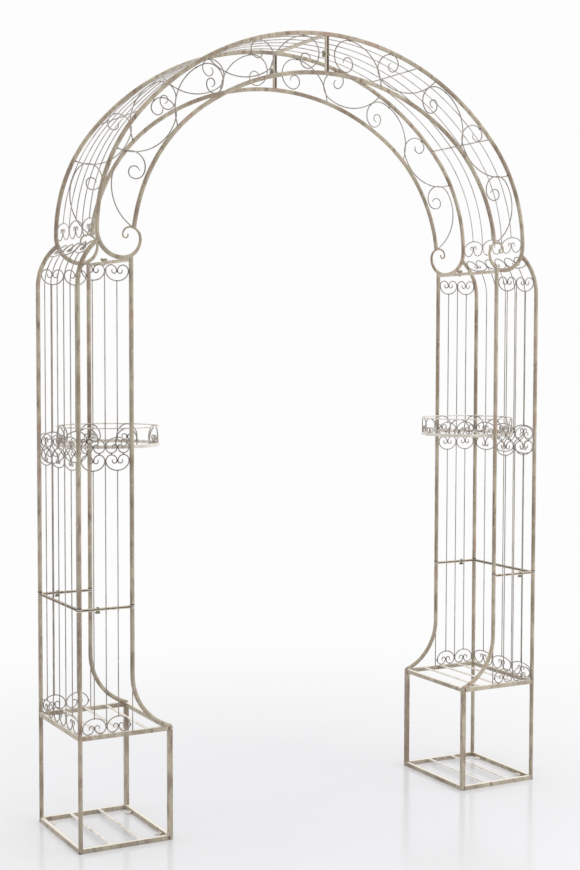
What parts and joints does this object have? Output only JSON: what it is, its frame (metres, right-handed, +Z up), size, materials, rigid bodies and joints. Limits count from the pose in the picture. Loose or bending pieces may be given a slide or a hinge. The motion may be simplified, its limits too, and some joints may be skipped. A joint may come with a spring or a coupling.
{
  "type": "garden rose arch with planter bases and pot rings",
  "caption": "Free-standing garden arch of bent steel tube: two narrow lattice towers on open planter boxes, joined by a double arch with scrollwork; a pot ring on each tower.",
  "frame": {"origin": "on the ground, at the middle of the passage", "axes": "+Z up, +X across the passage towards the right tower, +Y through the passage, away from the viewer"},
  "size_m": [1.613, 0.349, 2.3965],
  "materials": {
    "tube_frame": "antique cream paint, rubbed and glazed brown",
    "lattice_wire": "antique taupe paint over thin wire"
  },
  "bodies": {
    "root": {"crown_cross_tubes": "tube_frame", "crown_joint_bars": "tube_frame", "left_arch_back_inner_tube": "tube_frame", "left_arch_back_outer_tube": "tube_frame", "left_arch_back_scrollwork": "lattice_wire", "left_arch_front_inner_tube": "tube_frame", "left_arch_front_outer_tube": "tube_frame", "left_arch_front_scrollwork": "lattice_wire", "left_base_bottom_frame": "tube_frame", "left_base_inner_legs": "tube_frame", "left_base_top_frame": "tube_frame", "left_lower_back_panel": "lattice_wire", "left_lower_front_panel": "lattice_wire", "left_lower_inner_posts": "tube_frame", "left_lower_outer_posts": "tube_frame", "left_lower_side_panel": "lattice_wire", "left_pot_holder": "lattice_wire", "left_roof_crown_lattice": "lattice_wire", "left_roof_eave_lattice": "lattice_wire", "left_roof_slope_lattice": "lattice_wire", "left_top_bar": "tube_frame", "left_upper_back_panel": "lattice_wire", "left_upper_front_panel": "lattice_wire", "left_upper_inner_posts": "tube_frame", "left_upper_outer_posts": "tube_frame", "left_upper_side_panel": "lattice_wire", "right_arch_back_inner_tube": "tube_frame", "right_arch_back_outer_tube": "tube_frame", "right_arch_back_scrollwork": "lattice_wire", "right_arch_front_inner_tube": "tube_frame", "right_arch_front_outer_tube": "tube_frame", "right_arch_front_scrollwork": "lattice_wire", "right_base_bottom_frame": "tube_frame", "right_base_inner_legs": "tube_frame", "right_base_top_frame": "tube_frame", "right_lower_back_panel": "lattice_wire", "right_lower_front_panel": "lattice_wire", "right_lower_inner_posts": "tube_frame", "right_lower_outer_posts": "tube_frame", "right_lower_side_panel": "lattice_wire", "right_pot_holder": "lattice_wire", "right_roof_crown_lattice": "lattice_wire", "right_roof_eave_lattice": "lattice_wire", "right_roof_slope_lattice": "lattice_wire", "right_top_bar": "tube_frame", "right_upper_back_panel": "lattice_wire", "right_upper_front_panel": "lattice_wire", "right_upper_inner_posts": "tube_frame", "right_upper_outer_posts": "tube_frame", "right_upper_side_panel": "lattice_wire"}
  },
  "joints": []
}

^^^^

To be done: Write the whole listing out again. Keep every line exactly as it is.

Full answer:
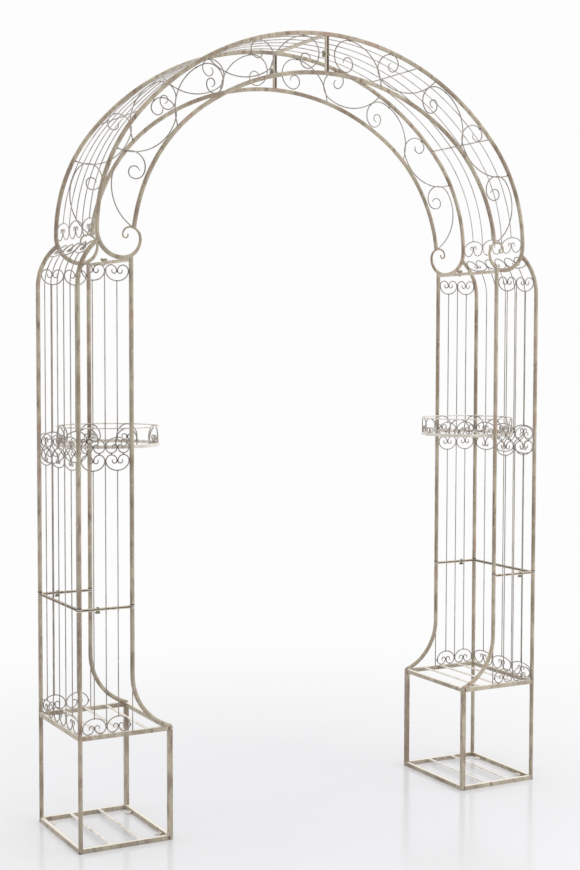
What parts and joints does this object have? Output only JSON: what it is, its frame (metres, right-handed, +Z up), size, materials, rigid bodies and joints. Limits count from the pose in the picture. Loose or bending pieces may be given a slide or a hinge. The motion may be simplified, its limits too, and some joints may be skipped. A joint may come with a spring or a coupling.
{
  "type": "garden rose arch with planter bases and pot rings",
  "caption": "Free-standing garden arch of bent steel tube: two narrow lattice towers on open planter boxes, joined by a double arch with scrollwork; a pot ring on each tower.",
  "frame": {"origin": "on the ground, at the middle of the passage", "axes": "+Z up, +X across the passage towards the right tower, +Y through the passage, away from the viewer"},
  "size_m": [1.613, 0.349, 2.3965],
  "materials": {
    "tube_frame": "antique cream paint, rubbed and glazed brown",
    "lattice_wire": "antique taupe paint over thin wire"
  },
  "bodies": {
    "root": {"crown_cross_tubes": "tube_frame", "crown_joint_bars": "tube_frame", "left_arch_back_inner_tube": "tube_frame", "left_arch_back_outer_tube": "tube_frame", "left_arch_back_scrollwork": "lattice_wire", "left_arch_front_inner_tube": "tube_frame", "left_arch_front_outer_tube": "tube_frame", "left_arch_front_scrollwork": "lattice_wire", "left_base_bottom_frame": "tube_frame", "left_base_inner_legs": "tube_frame", "left_base_top_frame": "tube_frame", "left_lower_back_panel": "lattice_wire", "left_lower_front_panel": "lattice_wire", "left_lower_inner_posts": "tube_frame", "left_lower_outer_posts": "tube_frame", "left_lower_side_panel": "lattice_wire", "left_pot_holder": "lattice_wire", "left_roof_crown_lattice": "lattice_wire", "left_roof_eave_lattice": "lattice_wire", "left_roof_slope_lattice": "lattice_wire", "left_top_bar": "tube_frame", "left_upper_back_panel": "lattice_wire", "left_upper_front_panel": "lattice_wire", "left_upper_inner_posts": "tube_frame", "left_upper_outer_posts": "tube_frame", "left_upper_side_panel": "lattice_wire", "right_arch_back_inner_tube": "tube_frame", "right_arch_back_outer_tube": "tube_frame", "right_arch_back_scrollwork": "lattice_wire", "right_arch_front_inner_tube": "tube_frame", "right_arch_front_outer_tube": "tube_frame", "right_arch_front_scrollwork": "lattice_wire", "right_base_bottom_frame": "tube_frame", "right_base_inner_legs": "tube_frame", "right_base_top_frame": "tube_frame", "right_lower_back_panel": "lattice_wire", "right_lower_front_panel": "lattice_wire", "right_lower_inner_posts": "tube_frame", "right_lower_outer_posts": "tube_frame", "right_lower_side_panel": "lattice_wire", "right_pot_holder": "lattice_wire", "right_roof_crown_lattice": "lattice_wire", "right_roof_eave_lattice": "lattice_wire", "right_roof_slope_lattice": "lattice_wire", "right_top_bar": "tube_frame", "right_upper_back_panel": "lattice_wire", "right_upper_front_panel": "lattice_wire", "right_upper_inner_posts": "tube_frame", "right_upper_outer_posts": "tube_frame", "right_upper_side_panel": "lattice_wire"}
  },
  "joints": []
}